Причина не только в изначально различном имущественном потенциале, но и в ограниченности средств существования в условиях самоизоляции. Есть неработающие люди, лишённые доходов, и есть элита, которой риски снижения потребления не угрожают.
Противостояние общества и элиты зиждется на забвении первопричины возникновения социального управления.
Следствием этого видится отсутствие управленческих и, соответственно, элитами одобренных решений по содержанию изолированного населения, лишённого возможности добывать средства к существованию.
Практически, в условиях ограниченных бюджетных средств это могло бы означать готовность элиты отказаться от части своих накоплений в целях социальной стабильности. Это добровольный отказ от собственности, к которому ни одно общество никогда не было готово, но который заложен в первопричине возникновения общества и элиты, в частности.
Таким образом, с одной стороны, пандемия чётко показывает нашему обществу проблемы завышенной самооценки элиты и соответствующего снижения у неё чувства реальности.
С другой стороны, пандемия даёт урок обществу, которое, во множестве поколений, неконструктивно восприняв культуру Запада, ничем, кроме критики национального управления и национальной культуры, себя особо не занимает.
Урок, полученный обществом, состоит в очевидной и жёсткой зависимости выживания населения от грамотных действий элиты.
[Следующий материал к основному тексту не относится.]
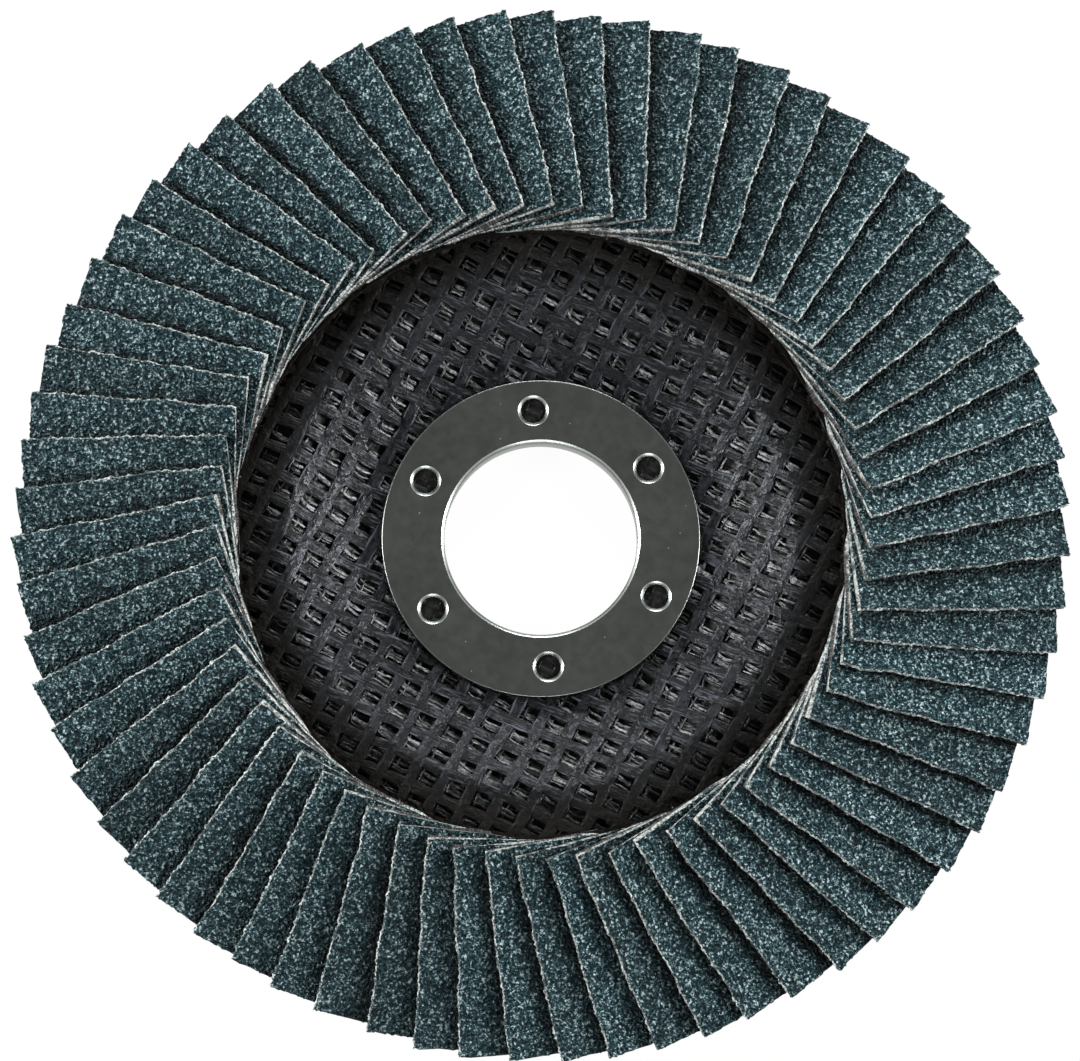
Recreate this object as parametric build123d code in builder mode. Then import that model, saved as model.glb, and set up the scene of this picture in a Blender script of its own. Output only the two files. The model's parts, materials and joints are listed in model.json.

Этим чувством люди, очевидно, прониклись.
Нашему человеку, привыкшему к недовольству, стало понятно, что без умелого управления можно легко помереть и кроме всего прочего лишиться национального наркотика: восхищения всем чужим, осуждением всего своего, кроме себя самого, естественно.
Вероятно, можно резюмировать, что здравомыслие общества, в целом не обременённого материальным достатком, как-то выросло, в то время как мышление элиты по-прежнему недостаточно конструктивно…
Компетенции элиты и общества плохо очерченные в сумбуре обыденности, в условиях кризиса вызванного пандемией, проступают более чётко и рельефно.
Задача в том, чтобы этим компетенциям следовать.